:: GIVEN DATA ::

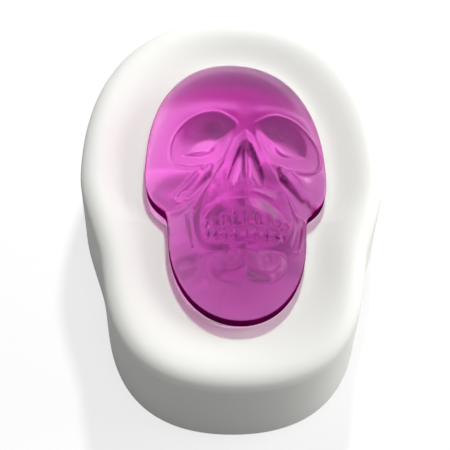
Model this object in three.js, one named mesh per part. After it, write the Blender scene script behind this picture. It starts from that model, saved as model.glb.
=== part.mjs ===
// A skull casting mould: a hollow ceramic mould with a skull-shaped cavity, and the glass skull cast in it.
// The casting lies face up over the mouth of the cavity and lifts straight off.
// Millimetres, +Z up, +Y towards the crown of the skull, origin under the middle of the mould's foot.
import * as THREE from 'three';

// Skull, as seen from above its face
const skullLength = 103.4; // crown to chin
const skullWidth = 64.8; // across the temples
const templeOffset = 4; // widest place, above the middle of the length
const cheekHalfWidth = 25.6; // at the corner under the cheek bone
const cheekDrop = 11.2; // the cheek corner, below the middle of the length
const jawHalfWidth = 24.2; // just under the cheek corner
const jawDrop = 22; // where the jaw starts to round in, below the middle
const edgeHeight = 5; // upright band round the flat back
const faceSlope = 0.045; // the carving leans: one temple lies this share lower than the other

// Heights of the face above the flat back
const browHeight = 19.9;
const cheekHeight = 11.6;
const jawHeight = 10.2;
const muzzleHeight = 17.3;
const nasalHeight = 19.4;
const chinHeight = 14.6;
const orbitHeight = 15.2; // lip of an eye socket
const socketDepth = 5.6;
const noseDepth = 6.4;
const browRidge = 0.4;
const socketRidge = 0.6;
const cheekRidge = 2;
const cheekHollow = 2.4;
const ramusRidge = 0.8;
const gumStep = 0.9;
const toothHeight = 1.2;

// Mould: how far its outside lies beyond the skull
const crownFlange = 23.7;
const templeFlange = 22.7;
const cheekFlange = 21.3;
const jawFlange = 18.3;
const chinFlange = 24;
const notchDrop = 25.5; // the waist of the outside, below the middle
const jawTurnDrop = 49; // where the outside starts to round in to the chin
const wallDraft = 1; // the foot stands this far outside the top
const shellWall = 6.5; // slip-cast wall
const crestInset = 5.5; // highest line of the rim, in from the outside
const rimDrop = 4.6; // the rim's rounding starts this far below its crest
const dishDepth = 4.2; // rim crest down to the flat round the mouth
const dishFlat = 4; // flat round the mouth, where the casting rests
const mouthLip = 0.8; // the mouth is this much smaller than the casting all round
const groundClearance = 15.3; // underside of the cavity's bulge above the table

// How the casting lies on the mould
const seatGap = 0.3;
const castingShift = 1;
const castingYaw = THREE.MathUtils.degToRad(0.3);

// Fineness of the surfaces
const stationCount = 96;
const reliefRings = 26;
const cavityRings = 20;

const halfWidth = skullWidth / 2;
const crownY = skullLength / 2;
const skullDepth = browHeight + browRidge;
const mouthHeight = groundClearance + shellWall + skullDepth;
const mouldHeight = mouthHeight + dishDepth;

// Rays of all outlines start here, just above the teeth
const centreY = -skullLength * 0.1;

// The face is drawn on a grid: 31 parts from the centre line to a temple, 100 parts from chin to crown
const acrossParts = 31;
const lengthParts = 100;
const faceShift = 3.1; // the face is carved this many parts beside the middle of the outline
const faceLean = 0.022; // and leans over by this share on its way up
const gridX = (x) => (x / halfWidth) * acrossParts;
const gridY = (y) => (y / skullLength) * lengthParts;

const ramp = (from, to, value) => THREE.MathUtils.smoothstep((value - from) / (to - from), 0, 1);
const bump = (distance, width) => Math.exp(-((distance / width) ** 2));

// One half of an outline, from the crown down to the chin, as four Bezier curves
function skullHalf() {
  const path = new THREE.Path();
  path.moveTo(0, crownY);
  path.bezierCurveTo(
    halfWidth * 0.64, crownY, halfWidth, templeOffset + crownY * 0.58, halfWidth, templeOffset);
  path.bezierCurveTo(
    halfWidth, -cheekDrop * 0.45, cheekHalfWidth * 1.16, -cheekDrop * 0.7, cheekHalfWidth, -cheekDrop);
  path.bezierCurveTo(
    cheekHalfWidth * 0.95, -cheekDrop * 1.1, jawHalfWidth * 1.01, -jawDrop * 0.72, jawHalfWidth, -jawDrop);
  path.bezierCurveTo(
    jawHalfWidth * 0.97, -jawDrop - crownY * 0.32, jawHalfWidth * 0.58, -crownY, 0, -crownY);
  return path.getPoints(40);
}

function mouldHalf(draft) {
  const top = crownY + crownFlange + draft;
  const side = halfWidth + templeFlange + draft;
  const waist = cheekHalfWidth + cheekFlange + draft;
  const jaw = jawHalfWidth + jawFlange + draft;
  const bottom = -crownY - chinFlange - draft;
  const sideY = templeOffset * 2;
  const path = new THREE.Path();
  path.moveTo(0, top);
  path.bezierCurveTo(side * 0.63, top, side, sideY + (top - sideY) * 0.64, side, sideY);
  path.bezierCurveTo(side, -notchDrop * 0.12, waist * 1.04, -notchDrop * 0.65, waist, -notchDrop);
  path.bezierCurveTo(waist * 0.97, -notchDrop * 1.32, jaw * 1.06, -jawTurnDrop * 0.84, jaw, -jawTurnDrop);
  path.bezierCurveTo(jaw * 0.87, -jawTurnDrop * 1.35, jaw * 0.56, bottom, 0, bottom);
  return path.getPoints(40);
}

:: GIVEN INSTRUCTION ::
Extract the full listing above without alteration.

:: FINAL RESULT ::
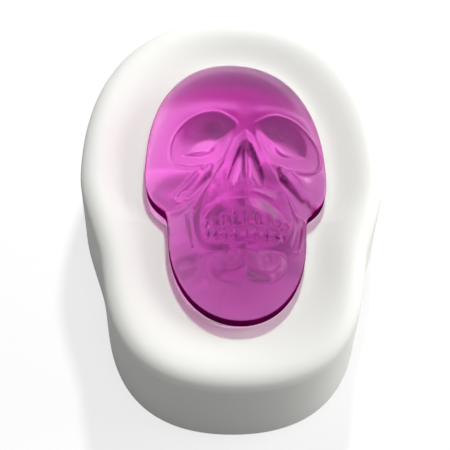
Model this object in three.js, one named mesh per part. After it, write the Blender scene script behind this picture. It starts from that model, saved as model.glb.
=== part.mjs ===
// A skull casting mould: a hollow ceramic mould with a skull-shaped cavity, and the glass skull cast in it.
// The casting lies face up over the mouth of the cavity and lifts straight off.
// Millimetres, +Z up, +Y towards the crown of the skull, origin under the middle of the mould's foot.
import * as THREE from 'three';

// Skull, as seen from above its face
const skullLength = 103.4; // crown to chin
const skullWidth = 64.8; // across the temples
const templeOffset = 4; // widest place, above the middle of the length
const cheekHalfWidth = 25.6; // at the corner under the cheek bone
const cheekDrop = 11.2; // the cheek corner, below the middle of the length
const jawHalfWidth = 24.2; // just under the cheek corner
const jawDrop = 22; // where the jaw starts to round in, below the middle
const edgeHeight = 5; // upright band round the flat back
const faceSlope = 0.045; // the carving leans: one temple lies this share lower than the other

// Heights of the face above the flat back
const browHeight = 19.9;
const cheekHeight = 11.6;
const jawHeight = 10.2;
const muzzleHeight = 17.3;
const nasalHeight = 19.4;
const chinHeight = 14.6;
const orbitHeight = 15.2; // lip of an eye socket
const socketDepth = 5.6;
const noseDepth = 6.4;
const browRidge = 0.4;
const socketRidge = 0.6;
const cheekRidge = 2;
const cheekHollow = 2.4;
const ramusRidge = 0.8;
const gumStep = 0.9;
const toothHeight = 1.2;

// Mould: how far its outside lies beyond the skull
const crownFlange = 23.7;
const templeFlange = 22.7;
const cheekFlange = 21.3;
const jawFlange = 18.3;
const chinFlange = 24;
const notchDrop = 25.5; // the waist of the outside, below the middle
const jawTurnDrop = 49; // where the outside starts to round in to the chin
const wallDraft = 1; // the foot stands this far outside the top
const shellWall = 6.5; // slip-cast wall
const crestInset = 5.5; // highest line of the rim, in from the outside
const rimDrop = 4.6; // the rim's rounding starts this far below its crest
const dishDepth = 4.2; // rim crest down to the flat round the mouth
const dishFlat = 4; // flat round the mouth, where the casting rests
const mouthLip = 0.8; // the mouth is this much smaller than the casting all round
const groundClearance = 15.3; // underside of the cavity's bulge above the table

// How the casting lies on the mould
const seatGap = 0.3;
const castingShift = 1;
const castingYaw = THREE.MathUtils.degToRad(0.3);

// Fineness of the surfaces
const stationCount = 96;
const reliefRings = 26;
const cavityRings = 20;

const halfWidth = skullWidth / 2;
const crownY = skullLength / 2;
const skullDepth = browHeight + browRidge;
const mouthHeight = groundClearance + shellWall + skullDepth;
const mouldHeight = mouthHeight + dishDepth;

// Rays of all outlines start here, just above the teeth
const centreY = -skullLength * 0.1;

// The face is drawn on a grid: 31 parts from the centre line to a temple, 100 parts from chin to crown
const acrossParts = 31;
const lengthParts = 100;
const faceShift = 3.1; // the face is carved this many parts beside the middle of the outline
const faceLean = 0.022; // and leans over by this share on its way up
const gridX = (x) => (x / halfWidth) * acrossParts;
const gridY = (y) => (y / skullLength) * lengthParts;

const ramp = (from, to, value) => THREE.MathUtils.smoothstep((value - from) / (to - from), 0, 1);
const bump = (distance, width) => Math.exp(-((distance / width) ** 2));

// One half of an outline, from the crown down to the chin, as four Bezier curves
function skullHalf() {
  const path = new THREE.Path();
  path.moveTo(0, crownY);
  path.bezierCurveTo(
    halfWidth * 0.64, crownY, halfWidth, templeOffset + crownY * 0.58, halfWidth, templeOffset);
  path.bezierCurveTo(
    halfWidth, -cheekDrop * 0.45, cheekHalfWidth * 1.16, -cheekDrop * 0.7, cheekHalfWidth, -cheekDrop);
  path.bezierCurveTo(
    cheekHalfWidth * 0.95, -cheekDrop * 1.1, jawHalfWidth * 1.01, -jawDrop * 0.72, jawHalfWidth, -jawDrop);
  path.bezierCurveTo(
    jawHalfWidth * 0.97, -jawDrop - crownY * 0.32, jawHalfWidth * 0.58, -crownY, 0, -crownY);
  return path.getPoints(40);
}

function mouldHalf(draft) {
  const top = crownY + crownFlange + draft;
  const side = halfWidth + templeFlange + draft;
  const waist = cheekHalfWidth + cheekFlange + draft;
  const jaw = jawHalfWidth + jawFlange + draft;
  const bottom = -crownY - chinFlange - draft;
  const sideY = templeOffset * 2;
  const path = new THREE.Path();
  path.moveTo(0, top);
  path.bezierCurveTo(side * 0.63, top, side, sideY + (top - sideY) * 0.64, side, sideY);
  path.bezierCurveTo(side, -notchDrop * 0.12, waist * 1.04, -notchDrop * 0.65, waist, -notchDrop);
  path.bezierCurveTo(waist * 0.97, -notchDrop * 1.32, jaw * 1.06, -jawTurnDrop * 0.84, jaw, -jawTurnDrop);
  path.bezierCurveTo(jaw * 0.87, -jawTurnDrop * 1.35, jaw * 0.56, bottom, 0, bottom);
  return path.getPoints(40);
}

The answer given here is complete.